Contents


Deprecated: please see new documentation site.



An interactive session is a set of compute nodes which allow one to manually interact (ala shell, etc) with your programs while taking advantage of dedicated multiple processors/nodes. This is useful for development, debugging, running long sequential jobs, and testing. The following is meant to be a quick guide on how to achieve such a session on various LSU/LONI resources:

Note 1: these methods should work for all the Linux clusters on LONI/LSU, but the host names (e.g., tezpur.hpc.lsu.edu is used as the host name in the following) will need to reflect the machine that is being used. This is also the case with the ppn= (processors per node) keyword value (e.g., QueenBee would be ppn=8).

Note 2: the commands below conform to the bash shell syntax. Your mileage may differ if you use a different shell.

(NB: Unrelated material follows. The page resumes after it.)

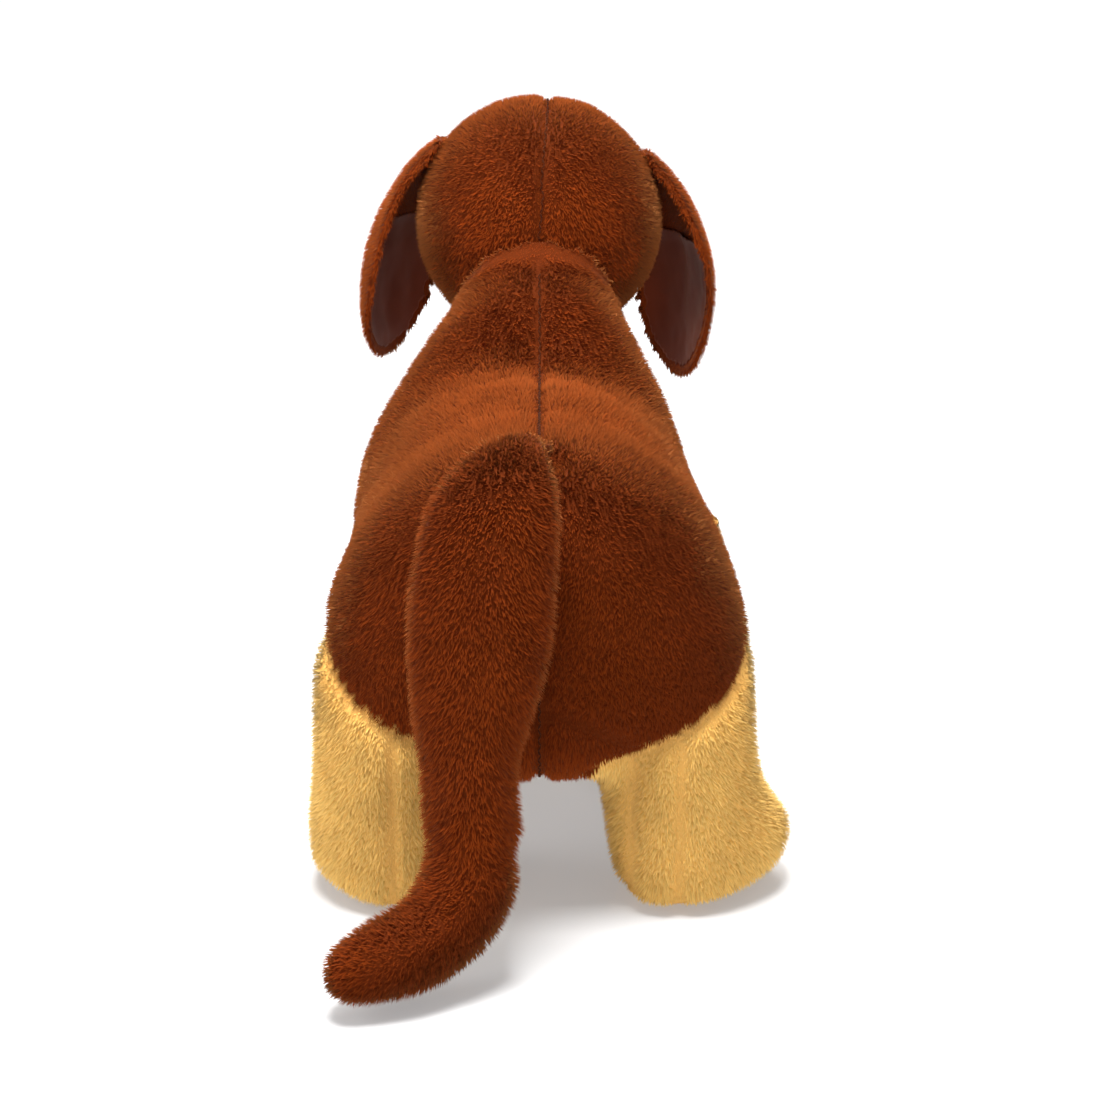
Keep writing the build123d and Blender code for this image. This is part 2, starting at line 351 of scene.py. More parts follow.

Note 3: this method will require opening 2 terminal windows.

Interactive Method

1. In the terminal 1 window, login to the head node of the desired x86 Linux cluster:

 ssh -XY username@tezpur.hpc.lsu.edu

2. Once logged onto the head node, the next step is to reserve a set of nodes for interactive use. This is done by issuing a qsub command similar to the following:

 $ qsub -I -A allocation_account -V -l walltime=HH:MM:SS,nodes=NUM_NODEs:ppn=4 
  • HH:MM:SS - length of time you wish to use the nodes (resource availability applies as usual).
  • NUM_NODEs - the number of nodes you wish to have.
  • ppn - must match the number of cores available per node (system dependent).

You will likely have to wait a bit to get a node, and you will see a "waiting for job to start message" in the mean time. Once a prompt appears, the job has started.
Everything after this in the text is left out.